# Streamlined for FBAR only?



## seanexpat72 (Oct 9, 2016)

Looks like there could be penalties 10-100K for failing FBAR filing + criminal penalties. I have not lived in the US for nearly 5 years, I had no idea about this. This is crazy. I am really worried now.

I have also not filed taxes in 3 years. I didn't think I had to file, but I don't believe that simply "I did not know I had to file returns because I did not know I had to if I don't owe any taxes" is a solid Streamlined qualification, rather can get me in trouble if anything. FBAR on the other hand is completely new to me.

I had over 10K in my account once or twice a year in a calendar month.

Question: Can I file taxes under Streamlined indicating lack of knowledge about FBAR to get compliant to avoid the FBAR penalties?

Question: if I file FBAR now for all the years, are the penalties automatic?

Thanks


----------



## seanexpat72 (Oct 9, 2016)

In other words, I didn't think it was important or a big deal to file when I don't owe any taxes, I was going to do them at some point, but I had no clue about FBAR. Should I file Streamline or just file taxes and do FBAR and hope for the best?

Many thanks


----------



## uffda (Oct 10, 2016)

Sounds like it was your checking account and low balance (around $10K) so probably no or low $ interest received. 

also not just FBAR u have to file your past taxes to be compliant in USA.

I think the good news is you may not have to pay anything in taxes but bad news is just lots of paperwork..


----------



## seanexpat72 (Oct 9, 2016)

Hi thank you for the information but that does not answer my question completely. 

Should I do Streamline Offshore or not in my situation?

IRS can file people thousands for each account not listed with FBAR. I want to avoid that.

Please help out
Thanks


----------



## Bevdeforges (Nov 16, 2007)

Unless you owe a big pile of back taxes (and we're talking tens or hundreds of thousands of dollars here), it's highly unlikely anyone will mess about with the fact you haven't filed your FBARS. Do the past six years (though only for those years where your combined foreign account balance actually has exceeded the threshold) as part of the Streamlined procedure and I'll bet that will be the end of it.
Cheers,
Bev


----------



## seanexpat72 (Oct 9, 2016)

Thanks again Bev for replying to both of my threads.

Sounds like I should be able to do the returns on my own using Tax software.

Final question, would you recommend getting a tax attorney to help draft the Streamline statement or is my case common enough that I do this myself?


----------



## Bevdeforges (Nov 16, 2007)

If you look back through the threads here I think you'll see that I never recommend hiring tax preparation help until and unless you run into a tangible problem. A tax attorney is serious overkill for what appears to be a stock standard situation like yours.
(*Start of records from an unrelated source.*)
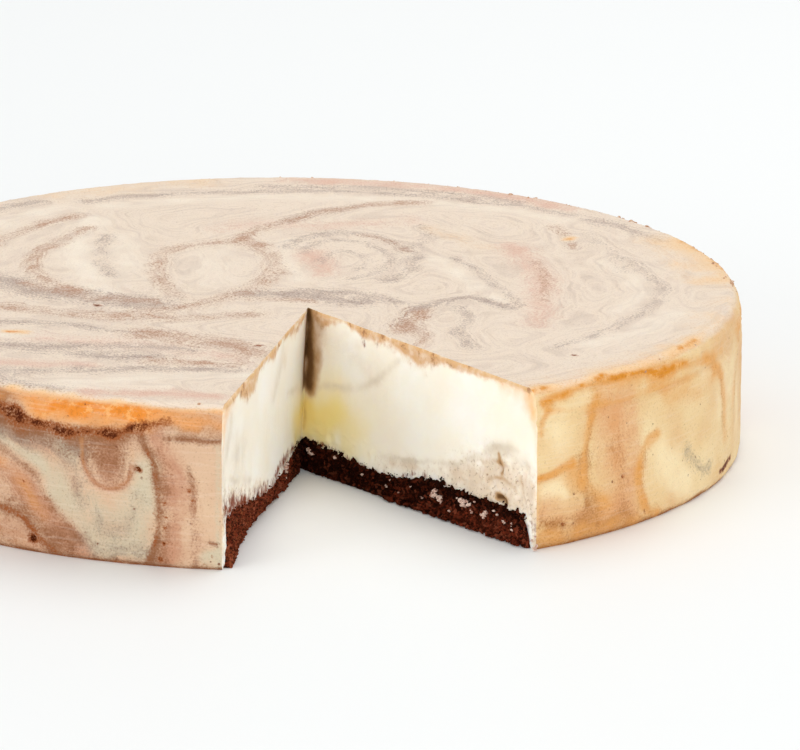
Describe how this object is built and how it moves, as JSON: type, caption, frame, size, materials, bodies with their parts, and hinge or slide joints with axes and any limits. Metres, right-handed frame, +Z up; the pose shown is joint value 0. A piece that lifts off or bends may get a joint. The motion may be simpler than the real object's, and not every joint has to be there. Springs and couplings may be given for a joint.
{
  "type": "marble cheesecake",
  "caption": "Round marble cheesecake with a slice cut out: tall swirled cream and brown filling with a browned upper edge, over a thin dark crumb base.",
  "frame": {"origin": "middle of the round cake on the flat underside that it rests on", "axes": "+Z up, -Y towards the front where the slice is missing, +X to the right seen from the front"},
  "size_m": [0.2278, 0.2271, 0.039],
  "materials": {
    "cocoa_crumb": "dry, craggy baked crumb",
    "marbled_filling": "soft baked cream with fine bubbles"
  },
  "bodies": {
    "root": {"crumb_base": "cocoa_crumb", "cheesecake_filling": "marbled_filling"}
  },
  "joints": []
}
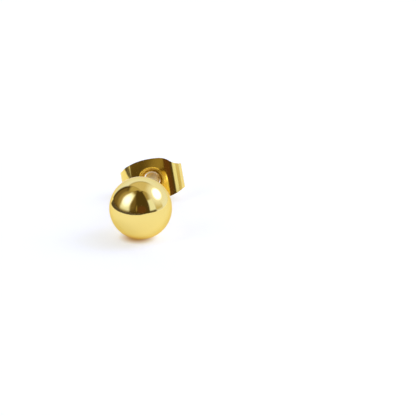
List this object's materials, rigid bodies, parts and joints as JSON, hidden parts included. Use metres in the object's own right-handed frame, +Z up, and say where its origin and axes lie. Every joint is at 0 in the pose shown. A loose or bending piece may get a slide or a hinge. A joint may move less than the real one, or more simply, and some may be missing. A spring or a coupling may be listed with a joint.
{
  "type": "ball stud earring",
  "caption": "Polished ball stud earring lying on its side, with a straight post and a rolled butterfly back that slides on the post.",
  "frame": {"origin": "on the floor, at the middle of the bottom of the stud's box as it lies by itself", "axes": "+Y from the ball towards the post's tip, +X to the right as seen from the ball, +Z up"},
  "size_m": [0.0052, 0.0144, 0.005],
  "materials": {
    "polished_gold": "mirror polished yellow gold colour",
    "pressed_gold_sheet": "bright pressed sheet in the same yellow gold colour, slightly less even than the ball"
  },
  "bodies": {
    "stud": {"ball_with_post": "polished_gold"},
    "back": {"butterfly_back": "pressed_gold_sheet"}
  },
  "joints": [
    {"name": "back_slide", "type": "slide", "parent": "stud", "child": "back", "axis": [0, 0.9956, -0.0935], "range_m": [-0.0055, 0.0045]}
  ]
}
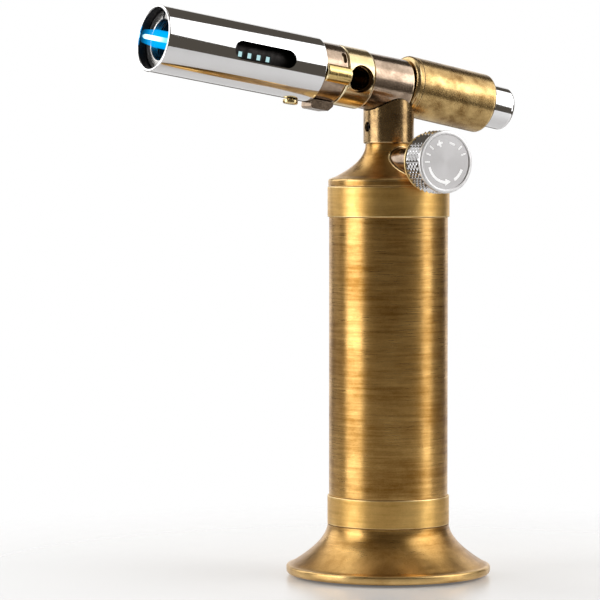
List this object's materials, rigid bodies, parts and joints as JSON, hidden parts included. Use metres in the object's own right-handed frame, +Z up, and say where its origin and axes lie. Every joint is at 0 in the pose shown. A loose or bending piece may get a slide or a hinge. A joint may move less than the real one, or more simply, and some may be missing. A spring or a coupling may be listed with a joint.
{
  "type": "butane torch",
  "caption": "Refillable butane torch: round metal tank on a flared foot, tilted flame tube, knurled gas knob and piezo push button.",
  "frame": {"origin": "middle of the bounding box's bottom face, on the surface that the torch stands on", "axes": "+Z up along the tank; the flame tube points to -X and upwards; the gas knob faces -Y"},
  "size_m": [0.1326, 0.0658, 0.1798],
  "materials": {
    "antique_brass": "brushed, darkened in the recesses",
    "collar_brass": "brushed round, bright edges",
    "satin_brass": "satin, mottled",
    "bright_brass": "fine brushed",
    "bronze": "darkened brass, worn lighter on the edges",
    "chrome": "polished",
    "steel": "satin",
    "burnt_steel": "heat blackened",
    "spring_steel": "drawn wire",
    "satin_face": "satin, polished rim and marks",
    "black_rubber": "matte",
    "ceramic": "unglazed ceramic",
    "black_plastic": "moulded",
    "tank_plastic": "moulded, milky",
    "felt": "felt",
    "lead_sleeve": "insulated lead"
  },
  "bodies": {
    "torch_body": {"base_foot": "antique_brass", "base_pad": "black_rubber", "lower_collar": "collar_brass", "tank_sleeve": "antique_brass", "upper_collar": "collar_brass", "shoulder": "antique_brass", "neck": "bronze", "neck_grub_screw": "steel", "fuel_tank": "tank_plastic", "fuel_tank_lid": "tank_plastic", "feed_tube": "bright_brass", "feed_wick": "felt", "gas_riser": "bright_brass", "fill_valve_body": "bright_brass", "fill_valve_spring": "spring_steel", "fill_valve_gasket": "black_rubber", "burner_body": "bronze", "flame_holder": "bronze", "jet_holder": "bright_brass", "gas_jet": "bright_brass", "mixing_tube": "steel", "flame_tube": "chrome", "burner_nozzle": "burnt_steel", "mouth_ring": "steel", "insulator": "ceramic", "electrode": "steel", "ignition_lead": "lead_sleeve", "lead_cover": "bright_brass", "retaining_lug": "bronze", "flame_tube_screw": "bright_brass", "ignition_housing": "satin_brass", "housing_front_cap": "satin_brass", "joining_nipple": "bright_brass", "button_spring": "spring_steel", "piezo_unit": "black_plastic", "valve_body": "bronze", "spindle_seal": "black_rubber", "gland_nut": "bright_brass"},
    "knob": {"valve_spindle": "steel", "knob_flange": "bright_brass", "knob": "chrome", "knob_face": "satin_face", "knob_screw": "steel"},
    "air_ring": {"air_ring": "bright_brass"},
    "button": {"push_button": "chrome"},
    "plunger": {"piezo_plunger": "black_plastic"},
    "fill_stem": {"fill_valve_stem": "steel"}
  },
  "joints": [
    {"name": "knob_turn", "type": "hinge", "parent": "torch_body", "child": "knob", "pos_m": [0.02037, 0.00017, 0.13196], "axis": [0, -1, 0], "range_deg": [-200, 70]},
    {"name": "air_ring_turn", "type": "hinge", "parent": "torch_body", "child": "air_ring", "pos_m": [0.02037, 0.00017, 0.15657], "axis": [-0.9886, 0, 0.1507], "range_deg": [0, 65]},
    {"name": "button_slide", "type": "slide", "parent": "torch_body", "child": "button", "axis": [-0.9835, 0, 0.181], "range_m": [0, 0.0042], "stiffness_N_per_m": 1500, "springref_m": -0.001, "deforming": ["button_spring"]},
    {"name": "plunger_slide", "type": "slide", "parent": "torch_body", "child": "plunger", "axis": [-0.9835, 0, 0.181], "range_m": [0, 0.0042]},
    {"name": "fill_stem_slide", "type": "slide", "parent": "torch_body", "child": "fill_stem", "axis": [0, 0, 1], "range_m": [0, 0.0018], "stiffness_N_per_m": 600, "springref_m": -0.001, "deforming": ["fill_valve_spring"]}
  ],
  "couplings": [
    {"joint": "plunger_slide", "follows": "button_slide", "ratio": 1}
  ]
}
Try it yourself first. If and when you get inextricably stuck, then consider calling in the cavalry. Generally speaking, unless you owe big bucks, you'll find that a good faith effort will do the trick.
Cheers,
Bev


----------



## seanexpat72 (Oct 9, 2016)

Bevdeforges said:


> If you look back through the threads here I think you'll see that I never recommend hiring tax preparation help until and unless you run into a tangible problem. A tax attorney is serious overkill for what appears to be a stock standard situation like yours.
> 
> Try it yourself first. If and when you get inextricably stuck, then consider calling in the cavalry. Generally speaking, unless you owe big bucks, you'll find that a good faith effort will do the trick.
> Cheers,
> Bev


Thanks Bev, what you're saying makes sense, I will give it a shot


----------